• [AIM OF THE EXERCISE]:
Repeat the listing in full, exactly as it stands.
____ PROVIDED MATERIAL
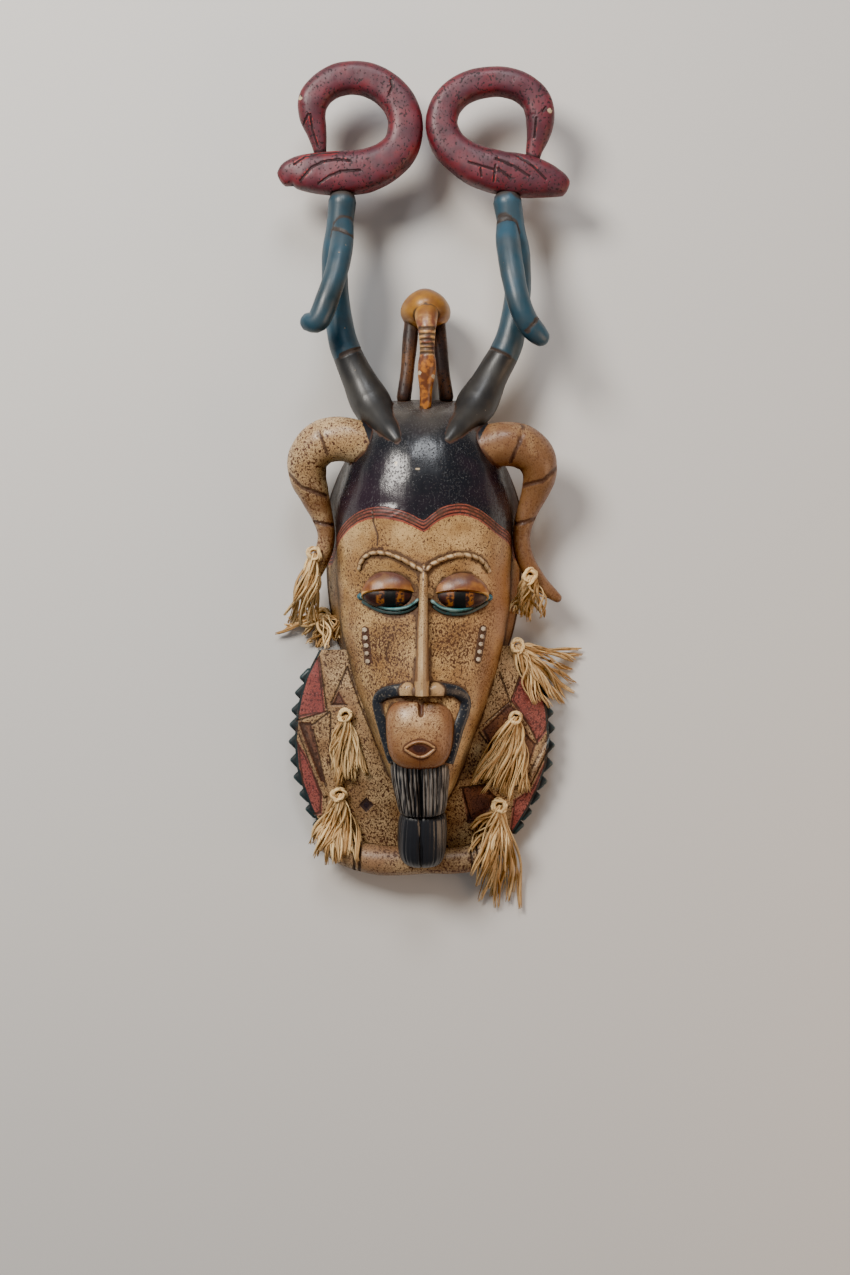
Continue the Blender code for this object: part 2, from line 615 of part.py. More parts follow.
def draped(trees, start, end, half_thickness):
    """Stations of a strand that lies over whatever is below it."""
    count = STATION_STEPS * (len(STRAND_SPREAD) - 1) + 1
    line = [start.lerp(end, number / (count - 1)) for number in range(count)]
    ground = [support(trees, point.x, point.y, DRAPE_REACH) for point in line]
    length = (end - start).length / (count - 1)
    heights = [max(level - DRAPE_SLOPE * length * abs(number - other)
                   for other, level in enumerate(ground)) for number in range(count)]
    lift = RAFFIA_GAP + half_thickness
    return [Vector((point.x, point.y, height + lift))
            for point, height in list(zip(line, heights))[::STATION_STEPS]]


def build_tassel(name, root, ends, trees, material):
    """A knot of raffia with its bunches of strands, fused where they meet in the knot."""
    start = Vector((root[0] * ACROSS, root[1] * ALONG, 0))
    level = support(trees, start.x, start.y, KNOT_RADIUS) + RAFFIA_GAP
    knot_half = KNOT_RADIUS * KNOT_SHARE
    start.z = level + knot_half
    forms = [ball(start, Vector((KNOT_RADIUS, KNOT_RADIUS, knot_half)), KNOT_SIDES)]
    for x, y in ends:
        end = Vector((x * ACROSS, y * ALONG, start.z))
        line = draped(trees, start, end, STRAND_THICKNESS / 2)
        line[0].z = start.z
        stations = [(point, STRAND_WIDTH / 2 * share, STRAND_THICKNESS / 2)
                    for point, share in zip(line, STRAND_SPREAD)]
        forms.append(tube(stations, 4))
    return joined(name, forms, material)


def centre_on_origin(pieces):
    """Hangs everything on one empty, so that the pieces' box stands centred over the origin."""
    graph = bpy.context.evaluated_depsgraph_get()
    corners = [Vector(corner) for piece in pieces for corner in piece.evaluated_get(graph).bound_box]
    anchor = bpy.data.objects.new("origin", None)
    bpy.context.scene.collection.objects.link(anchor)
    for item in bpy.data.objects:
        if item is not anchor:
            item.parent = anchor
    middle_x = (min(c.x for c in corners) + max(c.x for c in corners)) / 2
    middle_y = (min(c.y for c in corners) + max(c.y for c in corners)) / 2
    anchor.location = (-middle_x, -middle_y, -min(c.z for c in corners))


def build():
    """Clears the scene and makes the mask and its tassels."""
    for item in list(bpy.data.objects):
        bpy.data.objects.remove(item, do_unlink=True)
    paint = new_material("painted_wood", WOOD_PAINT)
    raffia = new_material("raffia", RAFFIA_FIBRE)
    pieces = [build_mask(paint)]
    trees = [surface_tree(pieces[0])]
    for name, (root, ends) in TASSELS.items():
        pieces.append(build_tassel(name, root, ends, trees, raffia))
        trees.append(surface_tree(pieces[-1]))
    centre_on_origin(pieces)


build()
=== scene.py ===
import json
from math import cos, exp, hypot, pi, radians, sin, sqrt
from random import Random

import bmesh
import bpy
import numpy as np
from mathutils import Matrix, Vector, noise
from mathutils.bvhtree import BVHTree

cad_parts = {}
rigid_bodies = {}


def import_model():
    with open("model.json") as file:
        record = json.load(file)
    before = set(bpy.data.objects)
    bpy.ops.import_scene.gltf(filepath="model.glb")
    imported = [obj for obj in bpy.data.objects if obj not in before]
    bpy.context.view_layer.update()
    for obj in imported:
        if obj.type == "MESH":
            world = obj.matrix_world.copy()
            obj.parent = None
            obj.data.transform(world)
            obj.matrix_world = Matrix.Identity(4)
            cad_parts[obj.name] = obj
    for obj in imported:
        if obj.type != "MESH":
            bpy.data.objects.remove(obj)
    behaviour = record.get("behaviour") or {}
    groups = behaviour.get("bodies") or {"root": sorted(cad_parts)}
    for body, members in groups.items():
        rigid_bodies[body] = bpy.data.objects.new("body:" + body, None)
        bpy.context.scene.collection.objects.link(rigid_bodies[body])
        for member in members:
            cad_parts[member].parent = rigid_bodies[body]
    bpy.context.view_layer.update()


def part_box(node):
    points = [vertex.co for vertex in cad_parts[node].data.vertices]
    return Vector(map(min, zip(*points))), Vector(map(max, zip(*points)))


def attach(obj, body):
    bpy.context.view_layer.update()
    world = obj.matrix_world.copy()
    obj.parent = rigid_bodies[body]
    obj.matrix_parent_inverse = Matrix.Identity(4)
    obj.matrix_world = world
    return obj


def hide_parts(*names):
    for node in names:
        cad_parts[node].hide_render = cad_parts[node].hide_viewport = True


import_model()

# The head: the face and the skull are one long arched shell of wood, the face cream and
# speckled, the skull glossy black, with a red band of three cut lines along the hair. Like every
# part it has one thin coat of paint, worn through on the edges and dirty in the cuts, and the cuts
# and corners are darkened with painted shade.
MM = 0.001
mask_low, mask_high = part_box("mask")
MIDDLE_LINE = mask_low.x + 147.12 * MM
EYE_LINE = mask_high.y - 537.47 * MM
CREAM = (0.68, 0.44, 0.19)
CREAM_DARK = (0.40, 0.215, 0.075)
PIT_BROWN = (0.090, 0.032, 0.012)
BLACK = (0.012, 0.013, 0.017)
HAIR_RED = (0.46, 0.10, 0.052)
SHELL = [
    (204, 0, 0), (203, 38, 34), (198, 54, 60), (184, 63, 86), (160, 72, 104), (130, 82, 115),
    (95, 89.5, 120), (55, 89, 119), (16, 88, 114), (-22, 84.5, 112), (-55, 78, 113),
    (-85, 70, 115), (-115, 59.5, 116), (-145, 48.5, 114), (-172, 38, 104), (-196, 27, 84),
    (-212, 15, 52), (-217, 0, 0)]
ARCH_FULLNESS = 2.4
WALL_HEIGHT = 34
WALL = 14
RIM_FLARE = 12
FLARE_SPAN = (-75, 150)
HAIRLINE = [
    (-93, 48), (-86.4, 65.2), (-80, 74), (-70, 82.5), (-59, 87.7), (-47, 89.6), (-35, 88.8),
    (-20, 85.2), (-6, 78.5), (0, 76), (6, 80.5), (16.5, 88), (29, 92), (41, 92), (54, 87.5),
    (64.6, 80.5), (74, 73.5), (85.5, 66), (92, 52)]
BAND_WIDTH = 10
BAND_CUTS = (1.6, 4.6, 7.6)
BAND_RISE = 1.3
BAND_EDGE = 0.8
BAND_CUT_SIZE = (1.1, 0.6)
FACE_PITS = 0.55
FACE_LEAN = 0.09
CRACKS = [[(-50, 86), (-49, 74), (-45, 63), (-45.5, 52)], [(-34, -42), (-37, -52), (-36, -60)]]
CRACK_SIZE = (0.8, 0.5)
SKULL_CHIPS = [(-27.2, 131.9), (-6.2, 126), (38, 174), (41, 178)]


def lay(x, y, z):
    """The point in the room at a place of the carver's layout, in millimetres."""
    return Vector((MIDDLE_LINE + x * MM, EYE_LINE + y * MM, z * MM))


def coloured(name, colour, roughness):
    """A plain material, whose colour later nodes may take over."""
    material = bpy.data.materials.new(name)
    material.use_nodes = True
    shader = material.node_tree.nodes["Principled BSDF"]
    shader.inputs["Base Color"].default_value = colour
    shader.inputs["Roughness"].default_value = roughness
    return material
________
• [COMPLETED EXERCISE]:
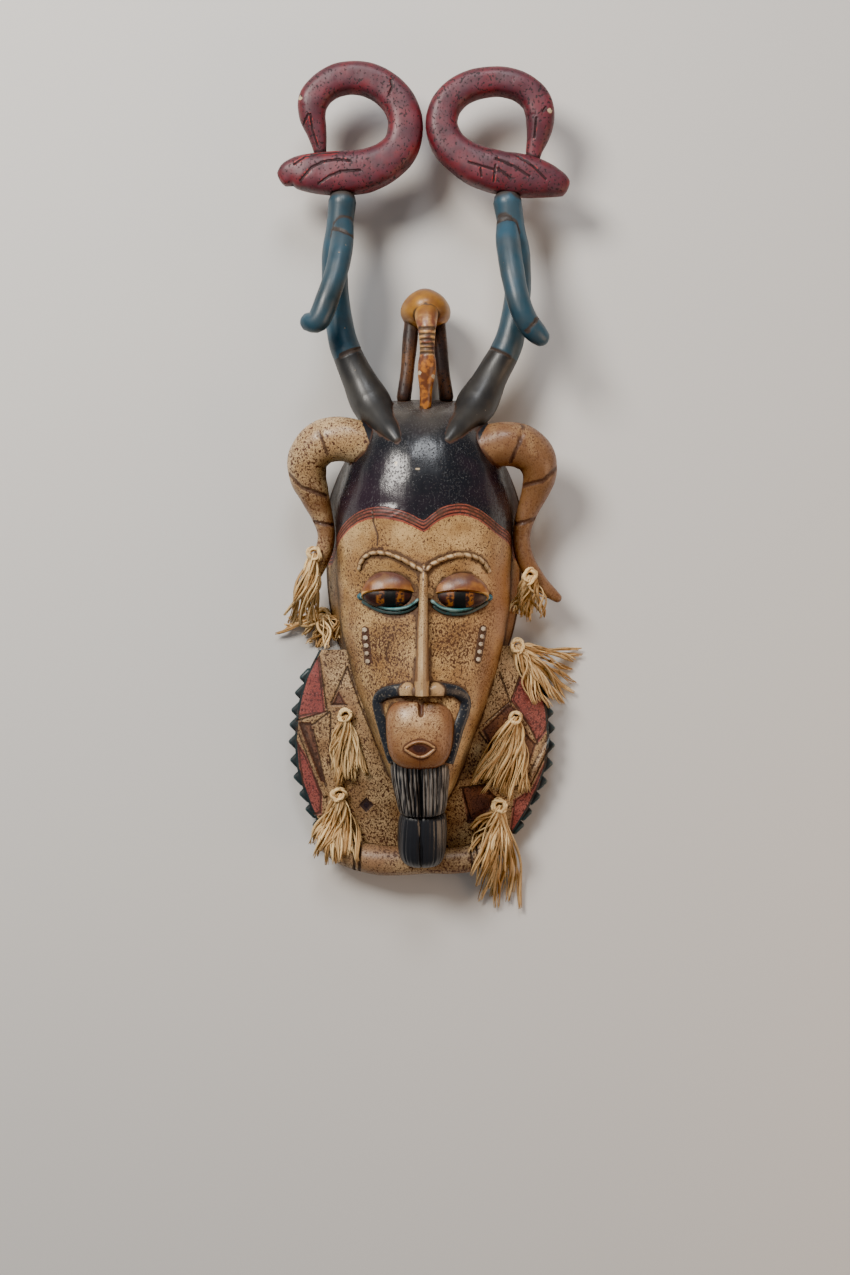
Continue the Blender code for this object: part 2, from line 615 of part.py. More parts follow.
def draped(trees, start, end, half_thickness):
    """Stations of a strand that lies over whatever is below it."""
    count = STATION_STEPS * (len(STRAND_SPREAD) - 1) + 1
    line = [start.lerp(end, number / (count - 1)) for number in range(count)]
    ground = [support(trees, point.x, point.y, DRAPE_REACH) for point in line]
    length = (end - start).length / (count - 1)
    heights = [max(level - DRAPE_SLOPE * length * abs(number - other)
                   for other, level in enumerate(ground)) for number in range(count)]
    lift = RAFFIA_GAP + half_thickness
    return [Vector((point.x, point.y, height + lift))
            for point, height in list(zip(line, heights))[::STATION_STEPS]]


def build_tassel(name, root, ends, trees, material):
    """A knot of raffia with its bunches of strands, fused where they meet in the knot."""
    start = Vector((root[0] * ACROSS, root[1] * ALONG, 0))
    level = support(trees, start.x, start.y, KNOT_RADIUS) + RAFFIA_GAP
    knot_half = KNOT_RADIUS * KNOT_SHARE
    start.z = level + knot_half
    forms = [ball(start, Vector((KNOT_RADIUS, KNOT_RADIUS, knot_half)), KNOT_SIDES)]
    for x, y in ends:
        end = Vector((x * ACROSS, y * ALONG, start.z))
        line = draped(trees, start, end, STRAND_THICKNESS / 2)
        line[0].z = start.z
        stations = [(point, STRAND_WIDTH / 2 * share, STRAND_THICKNESS / 2)
                    for point, share in zip(line, STRAND_SPREAD)]
        forms.append(tube(stations, 4))
    return joined(name, forms, material)


def centre_on_origin(pieces):
    """Hangs everything on one empty, so that the pieces' box stands centred over the origin."""
    graph = bpy.context.evaluated_depsgraph_get()
    corners = [Vector(corner) for piece in pieces for corner in piece.evaluated_get(graph).bound_box]
    anchor = bpy.data.objects.new("origin", None)
    bpy.context.scene.collection.objects.link(anchor)
    for item in bpy.data.objects:
        if item is not anchor:
            item.parent = anchor
    middle_x = (min(c.x for c in corners) + max(c.x for c in corners)) / 2
    middle_y = (min(c.y for c in corners) + max(c.y for c in corners)) / 2
    anchor.location = (-middle_x, -middle_y, -min(c.z for c in corners))


def build():
    """Clears the scene and makes the mask and its tassels."""
    for item in list(bpy.data.objects):
        bpy.data.objects.remove(item, do_unlink=True)
    paint = new_material("painted_wood", WOOD_PAINT)
    raffia = new_material("raffia", RAFFIA_FIBRE)
    pieces = [build_mask(paint)]
    trees = [surface_tree(pieces[0])]
    for name, (root, ends) in TASSELS.items():
        pieces.append(build_tassel(name, root, ends, trees, raffia))
        trees.append(surface_tree(pieces[-1]))
    centre_on_origin(pieces)


build()
=== scene.py ===
import json
from math import cos, exp, hypot, pi, radians, sin, sqrt
from random import Random

import bmesh
import bpy
import numpy as np
from mathutils import Matrix, Vector, noise
from mathutils.bvhtree import BVHTree

cad_parts = {}
rigid_bodies = {}


def import_model():
    with open("model.json") as file:
        record = json.load(file)
    before = set(bpy.data.objects)
    bpy.ops.import_scene.gltf(filepath="model.glb")
    imported = [obj for obj in bpy.data.objects if obj not in before]
    bpy.context.view_layer.update()
    for obj in imported:
        if obj.type == "MESH":
            world = obj.matrix_world.copy()
            obj.parent = None
            obj.data.transform(world)
            obj.matrix_world = Matrix.Identity(4)
            cad_parts[obj.name] = obj
    for obj in imported:
        if obj.type != "MESH":
            bpy.data.objects.remove(obj)
    behaviour = record.get("behaviour") or {}
    groups = behaviour.get("bodies") or {"root": sorted(cad_parts)}
    for body, members in groups.items():
        rigid_bodies[body] = bpy.data.objects.new("body:" + body, None)
        bpy.context.scene.collection.objects.link(rigid_bodies[body])
        for member in members:
            cad_parts[member].parent = rigid_bodies[body]
    bpy.context.view_layer.update()


def part_box(node):
    points = [vertex.co for vertex in cad_parts[node].data.vertices]
    return Vector(map(min, zip(*points))), Vector(map(max, zip(*points)))


def attach(obj, body):
    bpy.context.view_layer.update()
    world = obj.matrix_world.copy()
    obj.parent = rigid_bodies[body]
    obj.matrix_parent_inverse = Matrix.Identity(4)
    obj.matrix_world = world
    return obj


def hide_parts(*names):
    for node in names:
        cad_parts[node].hide_render = cad_parts[node].hide_viewport = True


import_model()

# The head: the face and the skull are one long arched shell of wood, the face cream and
# speckled, the skull glossy black, with a red band of three cut lines along the hair. Like every
# part it has one thin coat of paint, worn through on the edges and dirty in the cuts, and the cuts
# and corners are darkened with painted shade.
MM = 0.001
mask_low, mask_high = part_box("mask")
MIDDLE_LINE = mask_low.x + 147.12 * MM
EYE_LINE = mask_high.y - 537.47 * MM
CREAM = (0.68, 0.44, 0.19)
CREAM_DARK = (0.40, 0.215, 0.075)
PIT_BROWN = (0.090, 0.032, 0.012)
BLACK = (0.012, 0.013, 0.017)
HAIR_RED = (0.46, 0.10, 0.052)
SHELL = [
    (204, 0, 0), (203, 38, 34), (198, 54, 60), (184, 63, 86), (160, 72, 104), (130, 82, 115),
    (95, 89.5, 120), (55, 89, 119), (16, 88, 114), (-22, 84.5, 112), (-55, 78, 113),
    (-85, 70, 115), (-115, 59.5, 116), (-145, 48.5, 114), (-172, 38, 104), (-196, 27, 84),
    (-212, 15, 52), (-217, 0, 0)]
ARCH_FULLNESS = 2.4
WALL_HEIGHT = 34
WALL = 14
RIM_FLARE = 12
FLARE_SPAN = (-75, 150)
HAIRLINE = [
    (-93, 48), (-86.4, 65.2), (-80, 74), (-70, 82.5), (-59, 87.7), (-47, 89.6), (-35, 88.8),
    (-20, 85.2), (-6, 78.5), (0, 76), (6, 80.5), (16.5, 88), (29, 92), (41, 92), (54, 87.5),
    (64.6, 80.5), (74, 73.5), (85.5, 66), (92, 52)]
BAND_WIDTH = 10
BAND_CUTS = (1.6, 4.6, 7.6)
BAND_RISE = 1.3
BAND_EDGE = 0.8
BAND_CUT_SIZE = (1.1, 0.6)
FACE_PITS = 0.55
FACE_LEAN = 0.09
CRACKS = [[(-50, 86), (-49, 74), (-45, 63), (-45.5, 52)], [(-34, -42), (-37, -52), (-36, -60)]]
CRACK_SIZE = (0.8, 0.5)
SKULL_CHIPS = [(-27.2, 131.9), (-6.2, 126), (38, 174), (41, 178)]


def lay(x, y, z):
    """The point in the room at a place of the carver's layout, in millimetres."""
    return Vector((MIDDLE_LINE + x * MM, EYE_LINE + y * MM, z * MM))


def coloured(name, colour, roughness):
    """A plain material, whose colour later nodes may take over."""
    material = bpy.data.materials.new(name)
    material.use_nodes = True
    shader = material.node_tree.nodes["Principled BSDF"]
    shader.inputs["Base Color"].default_value = colour
    shader.inputs["Roughness"].default_value = roughness
    return material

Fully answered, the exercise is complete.